The Supreme Court on Tuesday agreed for another date to hear the Pegasus surveillance scandal case.
Chief Justice N V Ramana, agreed to hear the case on February 25 after Solicitor General Tushar Mehta requested showing his inability to do so as he is supposed to be arguing a different part-heard case on Wednesday.
The Pegasus panel, appointed by the Supreme Court, have submitted an interim report appraising the apex court about the progress on the probe. The matter was listed for hearing before a bench headed by Chief Justice Ramana and comprising Justices Surya Kant and Hima Kohli on February 23.
The panel had earlier said that only two people submitted their mobile phones with it for forensic examination.
On October 27 last year, the top court said it was compelled to take up the cause to determine the truth, as it appointed an independent expert technical committee supervised by a retired top court judge, Justice R V Raveendran, to probe the Pegasus snooping allegations.
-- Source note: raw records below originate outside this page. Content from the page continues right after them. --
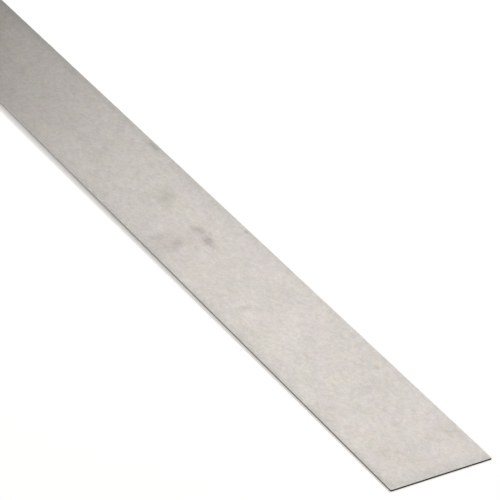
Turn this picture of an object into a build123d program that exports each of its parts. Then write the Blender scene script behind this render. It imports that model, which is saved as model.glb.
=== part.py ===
from build123d import *
import os

# Cold-rolled low-carbon steel flat bar: one piece of strip, slit to width and sheared to length.
# It lies flat on its bottom face. +X runs along its length, +Y across its width and +Z through its
# thickness. The origin is the centre of the bottom face.
#
# A shear leaves the same rim all round the bar. From the top face down, it is a rounded roll-over
# where the blade first bent the steel, a smooth upright land that the blade cut, and a fracture
# that leans inwards where the steel broke. The burr under it is stoned off as a small edge break.

# --- driving dimensions, in millimetres and degrees ---
INCH = 25.4
length = 36 * INCH
width = 2 * INCH
thickness = INCH / 32
corner_radius = 0.5     # the four corners of the outline, dubbed so that they don't cut
rollover_radius = 0.16  # roll-over at the top of the rim
cut_depth = 0.34        # from the top face down to the end of the smooth land
fracture_lean = 6.0     # lean of the fracture from upright, in degrees
edge_break = 0.04       # where the burr was stoned off, round the bottom face


def sheared_blank():
    """The bar as it leaves the shear: a smooth land over a fracture that leans inwards."""
    fracture_height = thickness - cut_depth
    outline = Plane.XY.offset(fracture_height) * RectangleRounded(length, width, corner_radius)
    land = extrude(outline, amount=cut_depth, dir=(0, 0, 1))
    fracture = extrude(outline, amount=fracture_height, dir=(0, 0, -1), taper=fracture_lean)
    return land + fracture


def finished_bar():
    """The sheared blank with its roll-over and its stoned edge."""
    blank = sheared_blank()
    top_rim = blank.faces().sort_by(Axis.Z)[-1].edges()
    rolled = fillet(top_rim, rollover_radius)
    bottom_rim = rolled.faces().sort_by(Axis.Z)[0].edges()
    return chamfer(bottom_rim, edge_break)


os.makedirs("parts", exist_ok=True)
flat_bar = finished_bar()
export_step(flat_bar, "parts/flat_bar.step")
print("flat_bar", flat_bar.bounding_box().size, "volume", round(flat_bar.volume, 1), "mm3")
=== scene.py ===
# %% [markdown]
# # A flat bar of cold-rolled steel
#
# The bar is one piece of strip: 36 in long, 2 in wide and 1/32 in thick. Steel strip like this is rolled
# cold between rolls with a shot-blasted surface, so its faces are matte and have no grinding lines. A
# shear then cuts it from the sheet and leaves a thin rim all round. The rim is painted as a dark line:
# partly the colour of its torn steel, and partly painted shade.
#
# This lesson dresses that bar. It loads the frame, which holds the bar's true size, makes two finishes
# out of nodes, builds the visible bar with Geometry Nodes, and lights it on a white floor. Everything is
# in metres. X runs along the bar, Y across it and Z up. The near end has the highest X, and the left
# side the lowest Y.

import math

import bpy
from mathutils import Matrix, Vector


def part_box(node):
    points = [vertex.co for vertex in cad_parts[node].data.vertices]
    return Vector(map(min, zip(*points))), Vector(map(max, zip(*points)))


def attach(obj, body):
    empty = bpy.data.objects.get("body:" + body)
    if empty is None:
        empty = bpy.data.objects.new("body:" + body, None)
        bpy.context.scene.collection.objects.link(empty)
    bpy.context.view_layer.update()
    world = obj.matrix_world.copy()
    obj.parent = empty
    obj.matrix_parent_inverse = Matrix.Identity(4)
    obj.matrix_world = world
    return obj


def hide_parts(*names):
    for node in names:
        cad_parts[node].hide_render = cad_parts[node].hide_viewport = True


MM = 0.001
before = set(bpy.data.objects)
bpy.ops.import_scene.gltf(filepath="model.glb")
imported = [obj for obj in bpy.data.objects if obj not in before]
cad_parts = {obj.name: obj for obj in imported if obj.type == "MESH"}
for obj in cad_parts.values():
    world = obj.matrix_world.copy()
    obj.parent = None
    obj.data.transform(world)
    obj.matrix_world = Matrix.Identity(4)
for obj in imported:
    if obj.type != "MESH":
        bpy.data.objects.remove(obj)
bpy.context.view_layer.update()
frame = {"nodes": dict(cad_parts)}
low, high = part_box("flat_bar")
length, width, thickness = high - low
print(f"the frame has the nodes {', '.join(frame['nodes'])}")
print(f"the bar is {length / MM:.1f} x {width / MM:.2f} x {thickness / MM:.3f} mm")

# %% [markdown]
# ## Wiring nodes from a script
#
# The finishes and the shape of the bar are all node trees. In the editor one would drag nodes and wires
# by hand. In a script the same tree reads more clearly when one call adds a node and feeds its sockets,
# so this helper comes first. A feed is either a plain number or the output of another node.

# %% A helper that adds a node, and one for sums
def add_node(tree, kind, feeds=None, **settings):
    """Add a node, set its properties, and feed its sockets, which are named or numbered."""
    made = tree.nodes.new(kind)
    for name, value in settings.items():
        setattr(made, name, value)
    for socket, feed in (feeds or {}).items():
        if isinstance(feed, bpy.types.NodeSocket):
            tree.links.new(feed, made.inputs[socket])
        else:
            made.inputs[socket].default_value = feed
    return made


def maths(tree, operation, *terms, clamp=False):
    """One sum on numbers. maths(tree, "ADD", a, b) is a + b."""
    feeds = dict(enumerate(terms))
    return add_node(tree, "ShaderNodeMath", feeds, operation=operation, use_clamp=clamp).outputs[0]


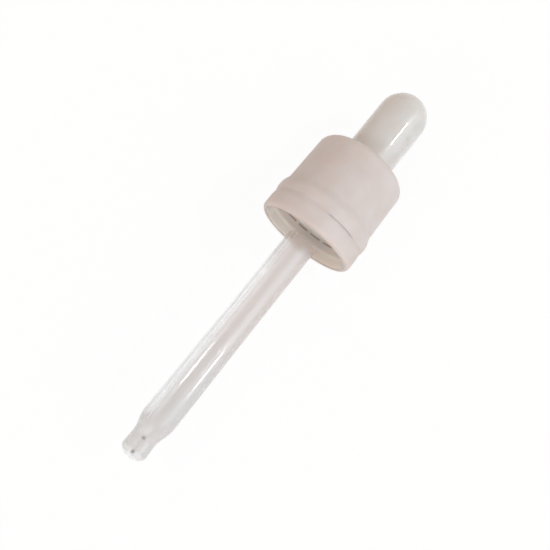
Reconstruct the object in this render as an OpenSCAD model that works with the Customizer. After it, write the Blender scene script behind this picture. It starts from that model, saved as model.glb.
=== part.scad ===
// Dropper pipette: a soft bulb, a screw cap with a tamper-evident band, and a clear tube.
// It lies on the cap's bead, its widest part, with its axis level along X and its tip at -X.

/* [Pipette tube] */
// Outside diameter of the straight tube
tube_d = 7.0; // [6.4:0.1:7.6]
// Wall thickness of the straight tube
tube_wall = 0.95; // [0.6:0.05:1.2]
// Length of tube and tip that shows below the cap's mouth
reach = 55.5; // [40:0.5:80]
// How far the tube stands above the cap's top, inside the bulb
tube_above_cap = 3.0; // [1:0.5:6]
// How much thicker the upper end that the bulb grips is, on the radius
grip_step = 0.2; // [0.1:0.05:0.4]
// Diameter of the rounded tip
tip_d = 5.6; // [5.2:0.1:6.2]
// Radius of the rounded edge at the tip's end
tip_round = 1.6; // [1.0:0.1:2.2]
// Diameter of the waist between the tip and the shoulder
waist_d = 5.44; // [5.0:0.02:5.5]
// Where the waist ends and the shoulder begins, from the end of the tip
waist_end = 4.2; // [3.8:0.1:5]
// Where the shoulder reaches the full tube, from the end of the tip
shoulder_end = 8.8; // [7:0.1:12]
// Diameter of the narrow channel through the tip
jet_d = 0.7; // [0.5:0.1:1.6]
// Length of the narrow channel
jet_l = 4.3; // [3:0.1:5]

/* [Cap] */
// Height of the whole cap
cap_h = 21.0; // [19:0.5:26]
// Diameter of the skirt just above the bead
skirt_d = 21.4; // [20.8:0.1:22]
// How much the draft takes off the skirt's radius towards the top
top_draft = 0.2; // [0:0.05:0.6]
// Radius of the rounded edge around the top
top_round = 2.2; // [1:0.1:3]
// Thickness of the top plate
plate_t = 1.6; // [1.2:0.1:2.5]
// Wall of the skirt, out from the bore between the threads
skirt_wall = 1.5; // [1.3:0.1:1.9]
// How far the bead above the tear slit stands out from the skirt, the widest part
bead_proud = 0.65; // [0.6:0.05:0.9]
// Where the bead's rounded upper edge meets the skirt, from the mouth
bead_hi = 8.2; // [7.6:0.1:9.4]

/* [Tamper-evident band] */
// How far the band stands out from the skirt
band_proud = 0.55; // [0.3:0.05:0.6]
// Wall of the band
band_wall = 1.15; // [0.95:0.05:1.35]
// Radius of the rounded outer edge at the mouth
mouth_round = 0.9; // [0.4:0.1:1]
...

The top court had authorised the technical committee to devise its own procedure to effectively implement and answer the terms of reference. The committee can hold an investigation it deems fit and take statements of any person in connection with the inquiry and call for records of any authority or individual.
Justice Raveendran is overseeing the functioning of the technical committee and he is assisted by Alok Joshi, former IPS officer and Dr Sundeep Oberoi, Chairman, Sub Committee in International Organisation of Standardisation/International Electro-Technical Commission/Joint Technical Committee.
A batch of petitions, including those by advocate M L Sharma, CPI-M MP John Brittas, journalist N Ram, former IIM professor Jagdeep Chokkar, Narendra Mishra, Paranjoy Guha Thakurta, Rupesh Kumar Singh, S.N.M. Abdi and Editors Guild of India were filed seeking an independent probe into the Pegasus snooping allegations.